Wskazał, że obchody uroczystości nie są tylko wspominaniem wydarzenia sprzed ponad 2000 lat. Kościół nieustannie przyzywa obecności Ducha Świętego, zwłaszcza podczas celebrowania każdego z sakramentów. W przypadku np. sakramentu małżeństwa prosi o umocnienie łaską Ducha Świętego tego, co po ludzku może być słabe czy chwiejne” – wyjaśnił wykładowca UKSW.
Wspomniał, że w pierwszych wiekach chrześcijaństwa celebrowanie uroczystości poprzedzało całonocne czuwanie przygotowujące do obchodów. Podobne czuwanie odbywało się w także w tradycji żydowskiej przed świętem Szawuot, czy Paschy.
Pięćdziesiątnica, czyli Zesłanie Ducha Świętego zbiegło się z żydowskim świętem Szawuot, obchodzonym w 7 tygodni po Pesach, czyli na przełomie maja i czerwca. Był to czas dziękczynienia za zbiory jęczmienia i początek zbioru pszenicy. Żydzi składali Bogu ofiarę w Świątyni Jerozolimskiej w postaci dwóch bochenków chleba z pierwszych plonów. W okresie talmudycznym, czyli obejmującym sześć pierwszych wieków naszej ery, tego dnia upamiętniano także rocznicę nadania Żydom Tory (Prawa) na Synaju.
W czasie liturgii w synagodze obowiązuje całonocne czuwanie, połączone ze studiowaniem Tory oraz nakaz słuchania na stojąco głośnego odczytywania Dekalogu.

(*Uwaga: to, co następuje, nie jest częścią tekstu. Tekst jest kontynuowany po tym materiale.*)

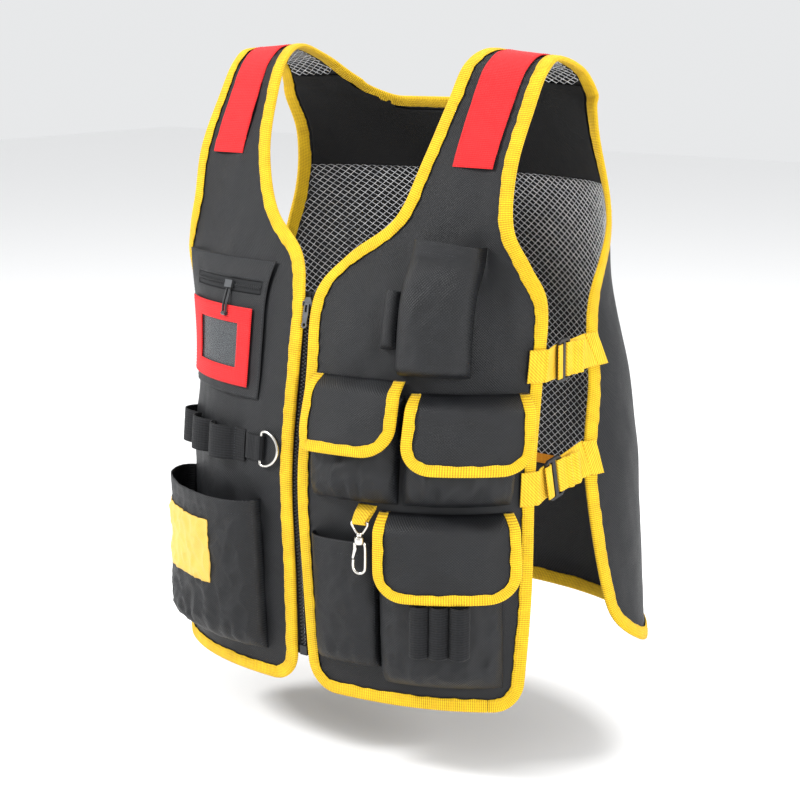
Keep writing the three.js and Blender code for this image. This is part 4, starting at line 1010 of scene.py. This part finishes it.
for name, flap in FLAPS.items():
    lift = flap_lift(flap, POCKETS[FLAP_POCKETS[name]])

    def flap_place(a, b, flap=flap, lift=lift):
        p = mix(flap["foot"], flap["top"], b ** 1.3)
        left, right = flap_edges(flap, p)
        s = mix(left, right, a)
        calm = np.sin(a * np.pi) ** 0.7 * np.clip((p - flap["foot"]) / 18, 0, 1)
        folds = 1.5 * waves(s / 14, p / 16, flap["foot"] % 7) + 0.6 * creases(s / 17, p / 15, 2)
        return p, s, lift(p, s) + calm * folds

    piece = shaped_sheet(f"{name}_cloth", 56, 40, flap_place, 1.1, black_cloth)
    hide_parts(name)
    radius = flap["corner"]
    turns = np.radians(np.linspace(0, 90, 12))
    up = [(flap["foot"] + radius * (1 - math.cos(t)), radius * (1 - math.sin(t))) for t in turns]
    left_side = [(p, flap["left"] + cut * flap["lean"]) for p, cut in up] + [(flap["top"], flap["left"])]
    right_side = [(p, flap["right"] - cut) for p, cut in up] + [(flap["top"], flap["right"])]
    line = left_side[::-1] + right_side
    tape = folded_tape(f"{name}_tape", line, -1, yellow_tape, 8.5 / 11, lift)
    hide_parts(f"{name}_binding")
    sewn_row(f"{name}_tape_thread", inset_line(line, -1, 7), 2.45, 2.0, 3.0, yellow_thread, 0.5, lift)

# ELASTIC LOOPS
# A ribbed black elastic band is sewn down at intervals across the wearer's right front, and a wider one on
# the cargo pocket; between their stitch lines they stand off as loops for tools.
elastic = ribbed("elastic", linear(4, 4, 5), linear(30, 31, 34), 0.0022, 0.9, 0.0, 0.85, across_ribs=True)


def loop_band(name, rows, stitches, stands, under, node):
    widths = []
    lifts = []
    for k, stand in enumerate(stands):
        for m in np.arange(14) / 14:
            widths.append(mix(stitches[k], stitches[k + 1], m))
            lifts.append(stand * math.sin(m * math.pi) ** 0.7)
    widths.append(stitches[-1])
    lifts.append(0)
    widths = np.array(widths)
    lifts = np.array(lifts)

    def place(a, b):
        k = np.rint(a * (len(widths) - 1)).astype(int)
        s = widths[k]
        p = mix(rows[0], rows[1], b)
        return p, s, under(p, s) + 0.65 + lifts[k] + 0.2 * waves(p / 3, s / 9, 1)

    piece = shaped_sheet(name, len(widths) - 1, 20, place, 1.1, elastic)
    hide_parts(node)
    return piece


def on_front(p, s):
    return np.full_like(p, 1.2)


def on_cargo(p, s):
    return pocket_lift(p, s, POCKETS["cargo_pocket"]) + 0.9


TOOL_STITCHES = [-203, -190, -152, -114, -76, -62]
tool_band = loop_band("band_tools", (203, 233), TOOL_STITCHES, [0, 12, 12, 12, 0], on_front, "tool_loops")
cargo_band = loop_band("band_cargo", (57, 103), [121, 136.5, 152, 168], [7, 8, 10], on_cargo, "cargo_loops")
for s in TOOL_STITCHES[1:-1]:
    sewn_row(f"thread_tools_{-s}", [(204, s), (232, s)], 2.7, 1.9, 2.6, black_thread, 0.6)

# D-RING
# A ring of round steel wire with one straight side hangs on the wearer's right front. A folded black tab
# holds its straight side.


def frame_on(p, s, h):
    """A frame on the cloth: across, up and outwards, with its middle."""
    x = cloth(p, s + 1, h) - cloth(p, s - 1, h)
    y = cloth(p + 1, s, h) - cloth(p - 1, s, h)
    x = x / np.linalg.norm(x)
    z = np.cross(x, y / np.linalg.norm(y))
    z /= np.linalg.norm(z)
    return x, np.cross(z, x), z, cloth(p, s, h)


def rounded(points, per, closed):
    """A smooth closed or open line through the points."""
    points = np.asarray(points, float)
    count = len(points)
    out = []
    for i in range(count if closed else count - 1):
        near = [(i + k) % count if closed else min(max(i + k, 0), count - 1) for k in (-1, 0, 1, 2)]
        a, b, c, d = points[near]
        for t in np.arange(per) / per:
            bend = (2 * a - 5 * b + 4 * c - d) * t ** 2 + (3 * b - a - 3 * c + d) * t ** 3
            out.append(0.5 * (2 * b + (c - a) * t + bend))
    if not closed:
        out.append(points[-1])
    return np.array(out)


ring_x, ring_y, ring_z, ring_middle = frame_on(219, -40, 2.9)
ring_route = [(0, y) for y in (-12.6, -6, 0, 6, 12.6)] + [(0.9, 15.2)]
ring_route += [(2.5 + 19 * math.cos(t), 16 * math.sin(t)) for t in np.radians(np.linspace(82, -82, 15))]
ring_route += [(0.9, -15.2)]
ring_points = [ring_middle + ring_x * x + ring_y * y for x, y in ring_route]
ring = wire("ring", ring_points, 1.4, steel.material, True, 4)
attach(ring, "ring")
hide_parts("d_ring")

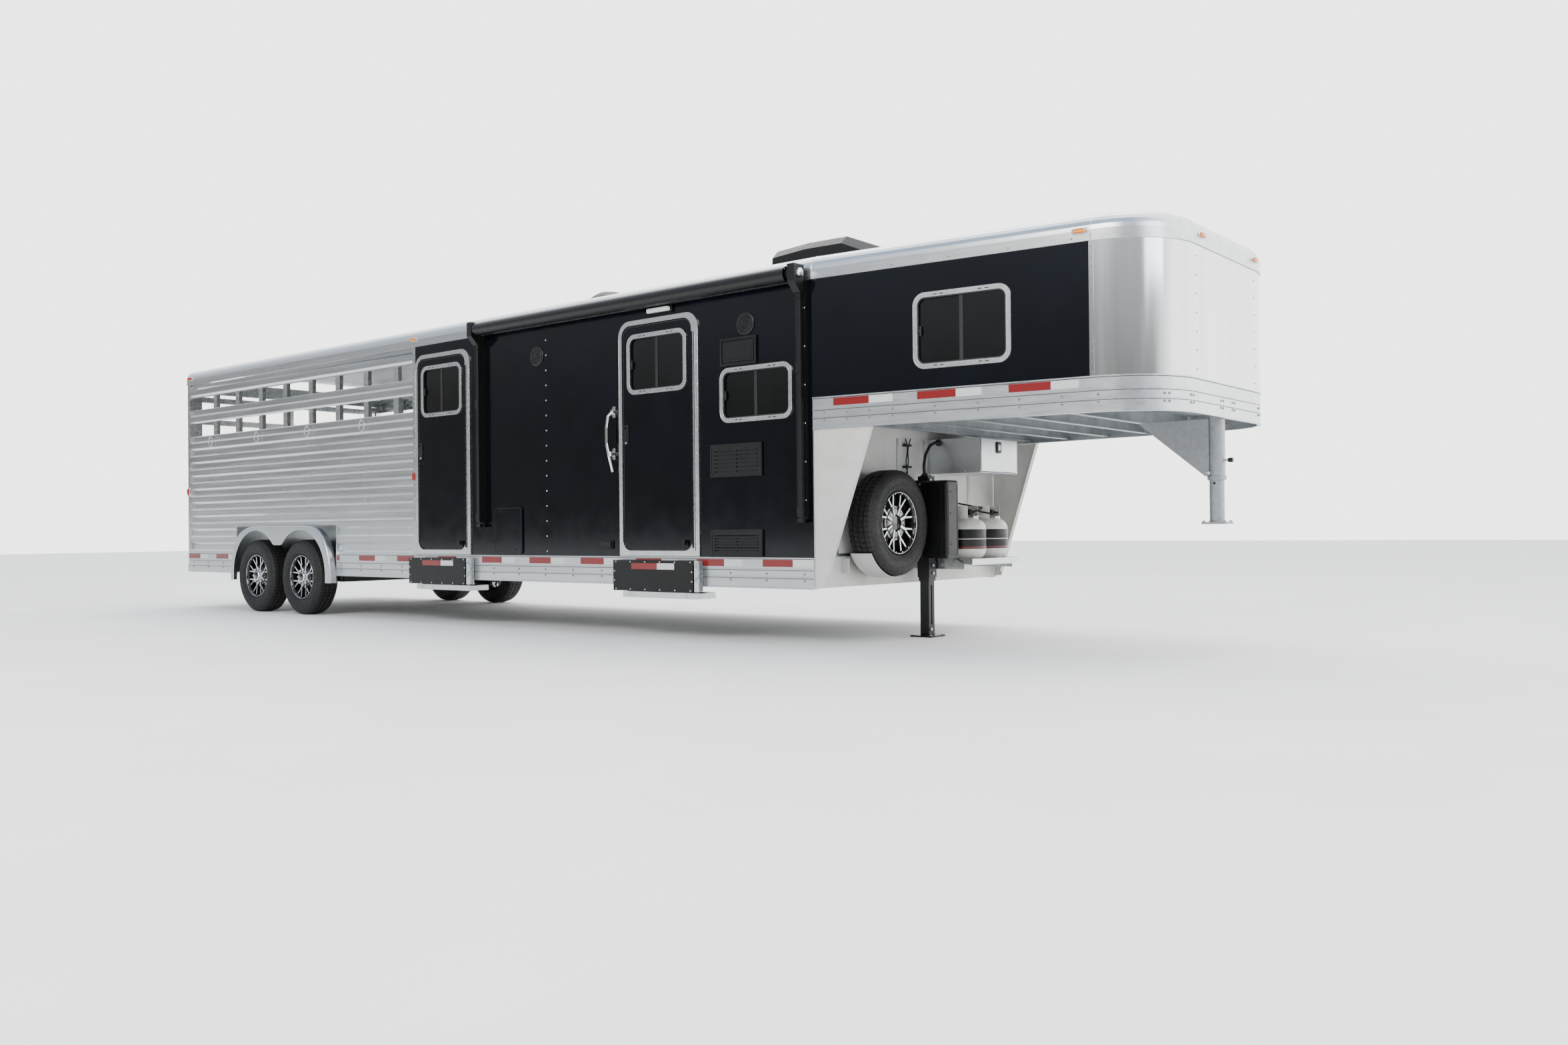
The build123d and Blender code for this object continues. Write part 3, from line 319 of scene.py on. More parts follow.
def cuboid(shape, low, high, place=Matrix(), slot=0):
    """Box between two corners, in the axes of a place."""
    low, high = Vector(low), Vector(high)
    corners = [place @ Vector((x, y, z)) for z in (low.z, high.z) for y in (low.y, high.y)
               for x in (low.x, high.x)]
    verts = [shape.verts.new(c) for c in corners]
    for face in ((0, 1, 3, 2), (4, 5, 7, 6), (0, 1, 5, 4), (2, 3, 7, 6), (0, 2, 6, 4), (1, 3, 7, 5)):
        shape.faces.new([verts[i] for i in face]).material_index = slot


def turned(shape, profile, place=Matrix(), segments=24, slot=0, squash=1.0):
    """Turn a profile of (radius, height) about the z axis of a place."""
    rings = []
    for radius, height in profile:
        if radius < 1e-6:
            rings.append([shape.verts.new(place @ Vector((0, 0, height)))])
            continue
        ring = []
        for i in range(segments):
            a = 2 * math.pi * i / segments
            spot = Vector((radius * math.cos(a), radius * math.sin(a) * squash, height))
            ring.append(shape.verts.new(place @ spot))
        rings.append(ring)
    for below, above in zip(rings, rings[1:]):
        for i in range(segments):
            j = (i + 1) % segments
            if len(below) == 1 and len(above) == 1:
                continue
            if len(below) == 1:
                corners = [below[0], above[i], above[j]]
            elif len(above) == 1:
                corners = [below[i], below[j], above[0]]
            else:
                corners = [below[i], below[j], above[j], above[i]]
            shape.faces.new(corners).material_index = slot


def hose(shape, points, radius, place=Matrix(), sides=12, rounds=4, slot=0):
    """Round tube along points, its bends eased by corner cutting, with closed ends."""
    line = [place @ Vector(p) for p in points]
    for _ in range(rounds if len(line) > 2 else 0):
        eased = [line[0]]
        for a, b in zip(line, line[1:]):
            eased += [a.lerp(b, 0.25), a.lerp(b, 0.75)]
        line = eased + [line[-1]]
    across = None
    rings = []
    for i, spot in enumerate(line):
        way = (line[min(i + 1, len(line) - 1)] - line[max(i - 1, 0)]).normalized()
        if across is None:
            across = way.orthogonal().normalized()
        across = (across - way * across.dot(way)).normalized()
        up = way.cross(across)
        rings.append([shape.verts.new(spot + (across * math.cos(a) + up * math.sin(a)) * radius)
                      for a in [2 * math.pi * k / sides for k in range(sides)]])
    for below, above in zip(rings, rings[1:]):
        for i in range(sides):
            j = (i + 1) % sides
            shape.faces.new([below[i], below[j], above[j], above[i]]).material_index = slot
    for end in (rings[0], rings[-1]):
        shape.faces.new(end).material_index = slot


def rounded_outline(width, height, radius, steps=6):
    """Points round a rounded rectangle centred on the origin."""
    points = []
    for sx, sy, start in ((1, 1, 0), (-1, 1, 90), (-1, -1, 180), (1, -1, 270)):
        for i in range(steps + 1):
            a = math.radians(start + 90 * i / steps)
            points.append((sx * (width / 2 - radius) + radius * math.cos(a),
                           sy * (height / 2 - radius) + radius * math.sin(a)))
    return points


def panel(shape, outline, low, high, place=Matrix(), slot=0, chamfer=0.0):
    """A flat outline pushed from one height to another, its top edge eased."""
    mid = (sum(p[0] for p in outline) / len(outline), sum(p[1] for p in outline) / len(outline))

    def ring(height, inset):
        made = []
        for x, y in outline:
            away = Vector((x - mid[0], y - mid[1]))
            x, y = Vector((x, y)) - away.normalized() * inset
            made.append(shape.verts.new(place @ Vector((x, y, height))))
        return made
    rings = [ring(low, 0), ring(high - chamfer, 0)]
    if chamfer:
        rings.append(ring(high, chamfer))
    count = len(outline)
    for below, above in zip(rings, rings[1:]):
        for i in range(count):
            j = (i + 1) % count
            shape.faces.new([below[i], below[j], above[j], above[i]]).material_index = slot
    shape.faces.new(rings[0]).material_index = slot
    shape.faces.new(rings[-1]).material_index = slot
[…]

Synagogi dekoruje się kwiatami i gałązkami, domy – specjalnymi wycinankami.
W średniowieczu w czasie obchodów uroczystości Zesłania Ducha Świętego istniał zwyczaj rzucania z sufitu kościoła, w trakcie odprawiania mszy św., róż i innych kwiatów symbolizujących dary Ducha Świętego. W bazylikach i katedrach w czasie uroczystości wypuszczano z klatek gołębie: symbol Ducha Świętego.
Za pobożne, publiczne odmówienie całego hymnu „O Stworzycielu Duchu, przyjdź” w uroczystość Zesłania Ducha Świętego wierni mogą dostąpić odpustu zupełnego, pod zwykłymi warunkami. Jest to modlitwa sięgająca wczesnego średniowiecza autorstwa Hrabanusa Maurusa – frankońskiego mnicha benedyktyńskiego z VII wieku, który był teologiem, poetą, encyklopedystą, pisarzem wojskowym i arcybiskupem Moguncji we wschodniej Francji.
Pięćdziesiątnica kończy w Kościele katolickim czas wielkanocny, podczas którego w liturgii używa się białego koloru szat.